Représentant le Sénat au Conseil supérieur de la réserve militaire et travaillant depuis de longues années sur ces questions, je salue la volonté de passer de 28 000 à 40 000 réservistes relevant du ministère de la défense. Cet objectif de 40 000 réservistes, qui figurait dans la loi de programmation militaire pour les années 2009 à 2014, n’avait pas été repris en 2013. Je me réjouis donc de sa réaffirmation, tout en m’interrogeant sur les moyens qui permettront de l’atteindre.
L’article 13 du projet de loi facilite la mobilisation des réservistes en réduisant les délais de préavis à l’employeur et en augmentant le nombre de jours annuels d’activité accomplis pendant le temps de travail. Ces dispositions viennent opportunément compléter la loi du 28 juillet 2011 tendant à faciliter l’utilisation des réserves militaires et civiles en cas de crise majeure, élaborée à partir du rapport rédigé par Michel Boutant et moi-même. Cette loi prévoyait nombre de leviers pour une montée en puissance des réserves, mais il aura fallu près de quatre ans pour que les décrets d’application paraissent enfin.
La tentation est toujours de créer de nouveaux outils plutôt que de valoriser les outils existants. Le Président de la République a ainsi demandé une mission sur la création d’une réserve citoyenne, alors que celle-ci a été instituée il y a plus de quinze ans !
Une réelle confusion peut naître de la coexistence de dispositifs disparates réunis sous le nom de « réserve citoyenne », surtout si l’articulation et le mode de tutelle de ces dispositifs ne sont pas clarifiés.

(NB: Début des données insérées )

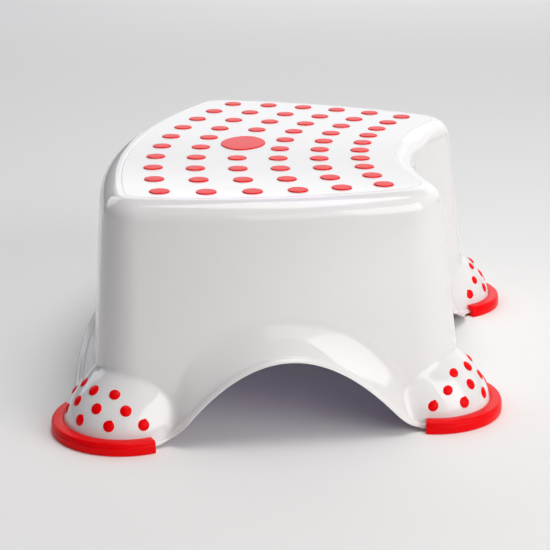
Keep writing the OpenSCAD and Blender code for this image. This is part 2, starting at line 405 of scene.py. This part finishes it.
def make_shell(material):
    """The one-piece moulding, as closed rows from the tread down, under and up inside."""
    walls = Walls(make_outline(front_steps=60, corner_steps=26, end_steps=84, back_steps=44))
    round_rows = 13
    around = len(walls.radius)
    rows = groove_rows(walls)
    rows += [walls.edge_row(EDGE_ROUND, t) for t in np.linspace(0, 1, round_rows)[:-1]]
    for z in wall_heights(walls, count=58, crowding=1.5):
        rows.append(walls.row(z, walls.lip(z)))
    rows += lip_rows(walls)
    rows += inner_rows(walls, count=34, crowding=1.4)
    faces = band_faces(len(rows), around)
    last = (len(rows) - 1) * around
    tread = list(range(around))
    ceiling = [last + j for j in range(around)][::-1]
    faces += [tread, ceiling]
    flat = (len(faces) - 2, len(faces) - 1)
    piece = make_object("stool_shell", np.vstack(rows), faces, material, flat)
    finish_piece(piece, ["shell"])


def lathe(profile, steps):
    """Points and faces of a closed turned shape from (radius, height) pairs."""
    profile = np.asarray(profile, float)
    angles = np.arange(steps) * 2 * math.pi / steps
    points = [(r * math.cos(a), r * math.sin(a), z) for r, z in profile for a in angles]
    faces = band_faces(len(profile), steps)
    top = list(range(steps))
    bottom = [(len(profile) - 1) * steps + j for j in range(steps)][::-1]
    return np.array(points), faces + [top, bottom]


def button_profile(radius, height, edge, crown, skirt=0.0):
    """A low round button from its crowned top down: soft edge, then an upright side."""
    shoulder = height - crown - edge
    innermost = 0.06
    rings = 7
    top = [(radius * t, height - crown * t**2) for t in np.linspace(innermost, 1, rings)]
    top = [(r * (radius - edge) / radius, z) for r, z in top]
    bend = [
        (radius - edge + edge * math.sin(a), shoulder + edge * math.cos(a))
        for a in np.linspace(0, math.pi / 2, rings)[1:]
    ]
    return top + bend + [(radius + skirt, 0.0)]


def merge_shapes(shapes):
    """One list of points and faces from several."""
    points = []
    faces = []
    for shape_points, shape_faces in shapes:
        offset = sum(len(p) for p in points)
        points.append(shape_points)
        faces += [tuple(i + offset for i in face) for face in shape_faces]
    return np.vstack(points), faces


def placed(shape, matrix):
    """A shape moved by a matrix, with its faces still facing outward."""
    points, faces = shape
    spread = np.column_stack([points, np.ones(len(points))])
    moved = spread @ np.array(matrix).T
    if matrix.determinant() < 0:
        faces = [tuple(face[::-1]) for face in faces]
    return moved[:, :3], faces


def turned(angle, axis):
    """Matrix of a turn in degrees about an axis."""
    return Matrix.Rotation(math.radians(angle), 4, axis)


def shifted(x, y, z):
    """Matrix of a move."""
    return Matrix.Translation((x, y, z))


def tread_dot_places(n):
    """Places of the dots on arc n, counted from the bowed edge."""
    radius = FIRST_ARC_RADIUS + ARC_RADIUS_STEP * (n - 1)
    pitch = DOT_PITCH - PITCH_DROP * (n - 1) - PITCH_BEND * (n - 1) ** 2
    step = math.degrees(pitch / radius)
    middle = (DOTS_PER_ARC - 1) / 2
    crown = FIRST_ARC_Y + ARC_STEP * (n - 1)
    for i in range(DOTS_PER_ARC):
        if n == OVAL_ARC and abs(i - middle) < 1:
            continue
        spin = turned((i - middle) * step, "Z")
        yield shifted(0, crown + radius, TREAD_HEIGHT) @ spin @ shifted(0, -radius, 0)


def make_tread_dots(n, material):
    """The low flat-topped dots of arc n, as one piece."""
    skirt = 0.1
    profile = button_profile(DOT_RADIUS - skirt, DOT_HEIGHT, edge=0.42, crown=0.12, skirt=skirt)
    button = lathe(profile, steps=40)
    shape = merge_shapes([placed(button, place) for place in tread_dot_places(n)])
    piece = make_object(f"tread_grips_{n}", *shape, material)
    finish_piece(piece, [f"tread_dots_{n}"])


def arc_points(centre, radius, start, stop, count):
    """Points along an arc, from angle start to angle stop in degrees."""
    angles = np.radians(np.linspace(start, stop, count))
    return [(centre[0] + radius * math.cos(a), centre[1] + radius * math.sin(a)) for a in angles]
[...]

L’emploi de l’expression « réserve citoyenne » pour désigner des intervenants non enseignants dans les écoles brouille la communication, alors même que les réserves ont besoin d’une image plus claire et plus professionnelle pour recruter plus largement dans la société civile. En outre, il semblerait que la réserve citoyenne de l’éducation nationale soit moins un levier pour mobiliser de nouveaux volontaires qu’un label apposé sur des dispositifs déjà existants. Il aurait donc été préférable de choisir une autre appellation.
Un problème similaire se pose d’ailleurs avec la prétendue création d’un service militaire volontaire, qui ne serait que la transposition en métropole du dispositif de service militaire adapté créé en 1961 pour l’outre-mer. La création, en 2005, de l’Établissement public d’insertion de la défense, l’EPIDE, visait déjà à réaliser cette transposition pour mieux réinsérer des jeunes éloignés de l’emploi. Quelle serait l’articulation entre les deux dispositifs et avec le service civique ? Peut-être une agence nationale de la réserve citoyenne pourrait-elle utilement chapeauter l’ensemble des dispositifs.

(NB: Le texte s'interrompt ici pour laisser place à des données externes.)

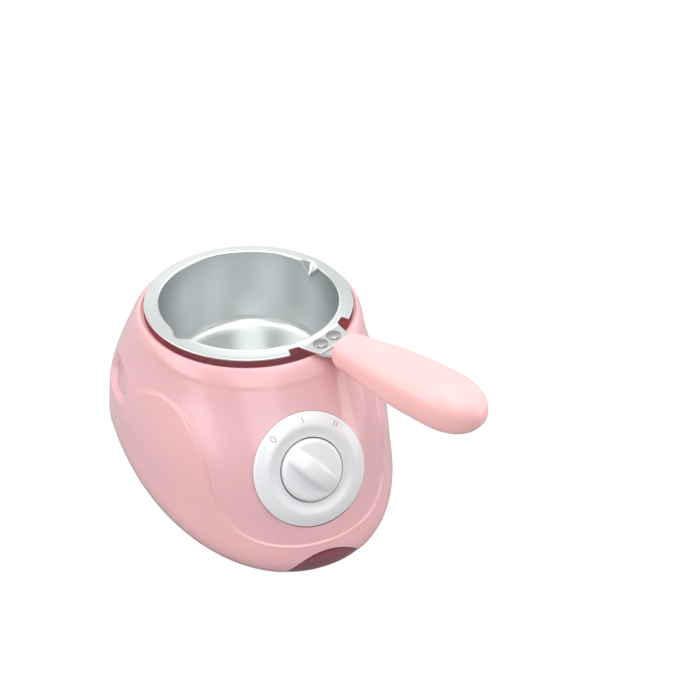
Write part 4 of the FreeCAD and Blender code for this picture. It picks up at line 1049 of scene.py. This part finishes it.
def build_camera():
    """The camera as it was fitted to the photo: its place, its way of looking and its lens."""
    azimuth, height, roll = np.radians((-25.5, 36.36, 3.09))
    focal_pixels, image_pixels, sensor = 875.15, 700, 36
    back = np.array((np.sin(azimuth) * np.cos(height), -np.cos(azimuth) * np.cos(height), np.sin(height)))
    level = np.array((np.cos(azimuth), np.sin(azimuth), 0))
    upright = np.cross(back, level)
    across = np.cos(roll) * level + np.sin(roll) * upright
    up = np.cos(roll) * upright - np.sin(roll) * level
    lens = bpy.data.cameras.new("camera")
    lens.lens = focal_pixels / image_pixels * sensor
    lens.clip_start, lens.clip_end = 0.01, 50
    eye = add_object("camera", lens)
    turned = Matrix([list(v) for v in np.stack((across, up, back), axis=1)]).to_4x4()
    eye.matrix_world = Matrix.Translation((-0.11353, -0.36045, 0.34012)) @ turned
    bpy.context.scene.camera = eye
    bpy.context.scene.view_settings.view_transform = "Standard"


class MELTINGPOT_OT_stage(bpy.types.Operator):
    """The pale floor, the soft lamps and the camera"""
    bl_idname = "meltingpot.stage"
    bl_label = "Stage"

    def execute(self, context):
        build_camera()
        build_floor()
        build_world()
        build_lamps()
        return {"FINISHED"}


# Panel and start

class MELTINGPOT_PT_pieces(bpy.types.Panel):
    """Lists the pieces and the settings"""
    bl_label = "Melting pot"
    bl_idname = "MELTINGPOT_PT_pieces"
    bl_space_type = "VIEW_3D"
    bl_region_type = "UI"
    bl_category = "Melting Pot"

    def draw(self, context):
        for operator in OPERATORS:
            self.layout.operator(operator.bl_idname)
        for group, owner in ((context.scene.pot_colours, PotColours), (context.scene.pot_sizes, PotSizes)):
            for key in owner.__annotations__:
                self.layout.prop(group, key)


OPERATORS = (MELTINGPOT_OT_stage, MELTINGPOT_OT_shell, MELTINGPOT_OT_dial, MELTINGPOT_OT_knob,
             MELTINGPOT_OT_window, MELTINGPOT_OT_pot, MELTINGPOT_OT_handle, MELTINGPOT_OT_inside)
CLASSES = (PotColours, PotSizes) + OPERATORS + (MELTINGPOT_PT_pieces,)


def register():
    """Adds the classes and the scene's settings."""
    for item in CLASSES:
        bpy.utils.register_class(item)
    bpy.types.Scene.pot_colours = PointerProperty(type=PotColours)
    bpy.types.Scene.pot_sizes = PointerProperty(type=PotSizes)


def unregister():
    """Removes them again."""
    del bpy.types.Scene.pot_sizes
    del bpy.types.Scene.pot_colours
    for item in reversed(CLASSES):
        bpy.utils.unregister_class(item)


def main():
    """Builds every piece in order."""
    register()
    bpy.ops.meltingpot.stage()
    bpy.ops.meltingpot.shell()
    bpy.ops.meltingpot.dial()
    bpy.ops.meltingpot.knob()
    bpy.ops.meltingpot.window()
    bpy.ops.meltingpot.pot()
    bpy.ops.meltingpot.handle()
    bpy.ops.meltingpot.inside()


if __name__ == "__main__":
    main()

Le principe de la mobilisation de la société civile au service de la sécurité et des valeurs de la Nation est essentiel. Ne le galvaudons pas ! Monsieur le ministre, je compte sur vous pour y veiller en réaffirmant la prééminence de la défense dans ce domaine.
Le besoin de clarté n’est pas contradictoire avec la pluralité des missions, loin de là. Il est très utile que des réservistes citoyens puissent intervenir dans les écoles de France. Je plaide pour qu’ils puissent également contribuer au rayonnement de la francophonie à l’étranger. La réserve citoyenne pourrait être un acteur clé de notre diplomatie économique et de notre politique d’influence. Si le présent projet de loi insiste sur l’élargissement du recrutement des réservistes dans la société civile, il méconnaît le besoin de favoriser un tel recrutement parmi les Français de l’étranger. J’ai déposé des amendements pour y remédier.

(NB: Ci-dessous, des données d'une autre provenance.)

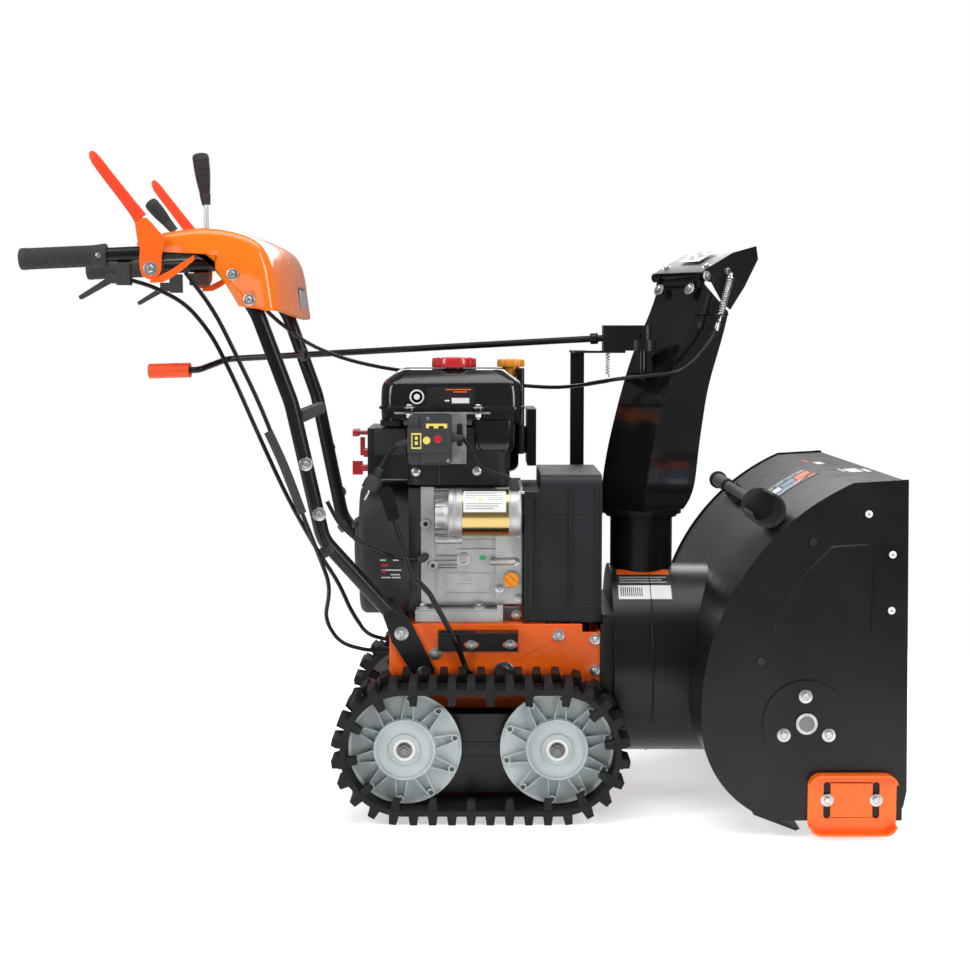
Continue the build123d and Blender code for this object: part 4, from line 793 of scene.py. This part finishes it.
def make_engine():
    dress("engine_block", "cast", 1.2)
    dress_all("cover_plastic", {"engine_shroud": 1.5, "belt_cover": 1.6})
    dress_all("black_plastic", {"blower_housing": 1.5, "recoil_handle": 1.5})
    dress("muffler", "black_coat", 1.2)
    dress("crankshaft", "machined", 0.6)
    dress_all("red", {"choke_knob": 1.2, "throttle_lever": 1.2, "ignition_key": 1.2})
    bm = bmesh.new()
    slab(bm, (-70, -114.5, 345), (-47, -107, 549))
    slab(bm, (59, -115, 345), (104, -107, 548))
    slab(bm, (-47, -109.2, 452), (59, -107, 457))
    for z in (409, 417, 425):
        slab(bm, (-44, -112.5, z), (-7, -107, z + 2.4))
    slab(bm, (-44, -113, 405), (-8, -107, 406.8))
    slab(bm, (-8, -111, 402), (59, -107, 440))
    for low, high in (((-28, 362), (50, 364)), ((-28, 396), (50, 398)), ((-28, 364), (-26, 396)),
                      ((48, 364), (50, 396))):
        slab(bm, (low[0], -110, low[1]), (high[0], -107, high[1]))
    for x, z, w in ((0, 388, 18), (4, 382.5, 16), (-8, 377, 28)):
        slab(bm, (x, -108.9, z), (x + w, -107.5, z + 2.6))
    for z in range(462, 545, 9):
        slab(bm, (-46, -111.5, z), (58, -107, z + 2.6))
    lathe(bm, [(0, 11.8), (4, 11.8), (4.8, 10.5), (4.8, 5.5), (2.2, 5), (2.2, 0)],
          mm(3.4, -110.5, 421.4), OUT, 36)
    lathe(bm, [(0, 0), (0, 6.2), (40, 6.6), (43, 5), (43, 0)], mm(50, -115, 418.7), X_AXIS, 28)
    lathe(bm, [(0, 0), (0, 9.5), (10, 9.5), (11, 8), (11, 0)], mm(-62, -107, 484.6), OUT, 32)
    lathe(bm, [(0, 0), (0, 9.2), (9, 9.2), (10, 8), (10, 0)], mm(-49.5, -107, 411.8), OUT, 32)
    lathe(bm, [(0, 0), (0, 4.2), (1.2, 4), (1.2, 0)], mm(-62, -117.2, 484.6), OUT, 20, 2)
    lathe(bm, [(0, 0), (0, 3.8), (1.2, 3.6), (1.2, 0)], mm(-49.5, -116.2, 411.8), OUT, 20, 2)
    lathe(bm, [(0, 0), (0, 3.6), (1, 3.4), (1, 0)], mm(7, -129.4, 325.2), OUT, 20, 2)
    slab(bm, (-80, -133, 316), (62, -128, 335))
    prism(bm, [(62, 316), (72, 320), (72, 345), (62, 345)], mm(0, -122, 0), X_AXIS, Z_AXIS, 11)
    for x in (-67.4, 31.5):
        lathe(bm, [(0, 10.8), (4, 10.6), (5, 9)], mm(x, -119, 335), Z_AXIS, 28)
        bolt(bm, mm(x, -119, 339.5), Z_AXIS, 6.6, mat=1)
    bolt(bm, mm(96, -113, 325), OUT, 5.2, mat=1)
    bolt(bm, mm(94, -114.5, 419), OUT, 4.2, mat=1)
    for x, z in ((66, 535), (66, 470), (98, 470), (66, 372), (98, 355)):
        bolt(bm, mm(x, -114.8, z), OUT, 4.5, mat=1)
    add("block_castings", bm, ["cast", "zinc", "sticker_black"], bevel=0.9)
    side = bmesh.new()
    lathe(side, [(0, 12), (3, 12.2), (5, 13.8), (8.5, 14), (10.5, 12.8), (10.5, 0)],
          mm(86.6, -115, 387.4), OUT, 60, lobes=10, lobe_depth=0.06)
    prism(side, rounded(26, 6.2, 3, 4), mm(86.6, -125.2, 387.4), Vector((1, 0, -0.9)), Vector((0.9, 0, 1)), 5.5)
    add("dipstick_cap", side, ["amber"], bevel=0.6)
    label = bmesh.new()
    oval = [(6.5 * math.cos(math.radians(a)), 4.2 * math.sin(math.radians(a))) for a in range(0, 360, 12)]
    prism(label, oval, mm(37, -111, 424.8), X_AXIS, Z_AXIS, 0.4)
    add("green_dot", label, ["sticker_green"])
    panel = bmesh.new()
    slab(panel, (-141, -123.8, 421), (-131, -122.8, 423.5), 1)
    slab(panel, (-118, -123.8, 421), (-108, -122.8, 423.5), 1)
    for x0, x1, z, mat in ((-139, -127, 411, 0), (-139, -131, 400, 0), (-139, -104, 404, 1), (-122, -107, 396, 1),
                           (-120, -105, 391, 1), (-139, -122, 391, 1)):
        slab(panel, (x0, -123.8, z), (x1, -122.8, z + (5 if mat == 0 else 2)), mat)
    add("blower_decal", panel, ["red", "sticker_white"])
    shell = bmesh.new()
    for low, high in (((-92, -112, 322), (-69.5, -107, 549)), ((-92, -112, 545), (-69.5, 84, 549)),
                      ((-92, 80, 322), (-69.5, 84, 549)), ((-92, -112, 320), (-69.5, 84, 324))):
        slab(shell, low, high)
    add("blower_rear_shell", shell, ["black_plastic"], bevel=1)
    fan = bmesh.new()
    for k in range(9):
        slab(fan, (-179.6, -70 + k * 16, 372), (-177.5, -62 + k * 16, 462))
    lathe(fan, [(0, 60), (6, 60), (12, 52), (14, 30), (14, 0)], mm(-178, 0, 430), (-1, 0, 0), 64)
    add("recoil_cover", fan, ["black_plastic"], bevel=1)
    bar("oil_switch_boot", [mm(-62, -107, 427), mm(-62, -118, 428), mm(-68, -122, 424), mm(-76, -124, 422)], 6.6,
        "black_plastic")
    split = bmesh.new()
    slab(split, (-39, -127.2, 553), (-36.5, -125.4, 592))
    for x, z in ((-78, 576), (27, 577)):
        lathe(split, [(0, 10.5), (2.2, 10.5), (2.6, 9.5), (1.4, 8.8)], mm(x, -126, z), OUT, 32)
        lathe(split, [(0.8, 0), (0.8, 8), (3, 7.6), (4.4, 5), (4.4, 0)], mm(x, -126, z),
              OUT, 28, 1)
    slab(split, (-150, -114.5, 604), (-96, -111.5, 650))
    add("shroud_screws", split, ["black_plastic", "zinc"], bevel=0.6)
    seams = bmesh.new()
    slab(seams, (107, -131.6, 503), (243.5, -129, 510))
    slab(seams, (107.5, -131.0, 341), (243.5, -129, 343.4), 1)
    slab(seams, (109, -132.8, 316), (113, -129, 500))
    slab(seams, (232, -132.8, 316), (236, -129, 545))
    add("belt_cover_ribs", seams, ["cover_plastic", "sticker_black"], bevel=0.8)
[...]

Enfin, en France comme à l’international, il est essentiel de renforcer les partenariats avec les entreprises, afin que celles-ci voient l’implication de leurs salariés dans la réserve comme un atout et non comme une contrainte. Trop de réservistes préfèrent aujourd’hui dissimuler leur engagement à leur employeur. Il importe de réfléchir à un moyen de rendre le dispositif plus attractif, pour les entreprises comme pour les salariés.
La réserve citoyenne pourrait aussi permettre de mobiliser des bénévoles sur un large éventail de missions d’intérêt général, bien au-delà des seules situations de crise, que ce soit au bénéfice d’équipes de sécurité civile, de services de de cyberdéfense, d’établissements scolaires, de collectivités territoriales ou en appui d’associations.
Les réserves ont un rôle considérable à jouer, tant par leur action en faveur du lien entre l’armée et la Nation que pour le trésor de compétences qu’elles permettent de mobiliser à moindres frais. C’est un progrès qu’elles soient dûment mentionnées dans ce projet de loi actualisant la LPM, mais il importe que des moyens matériels suffisants suivent effectivement ces annonces.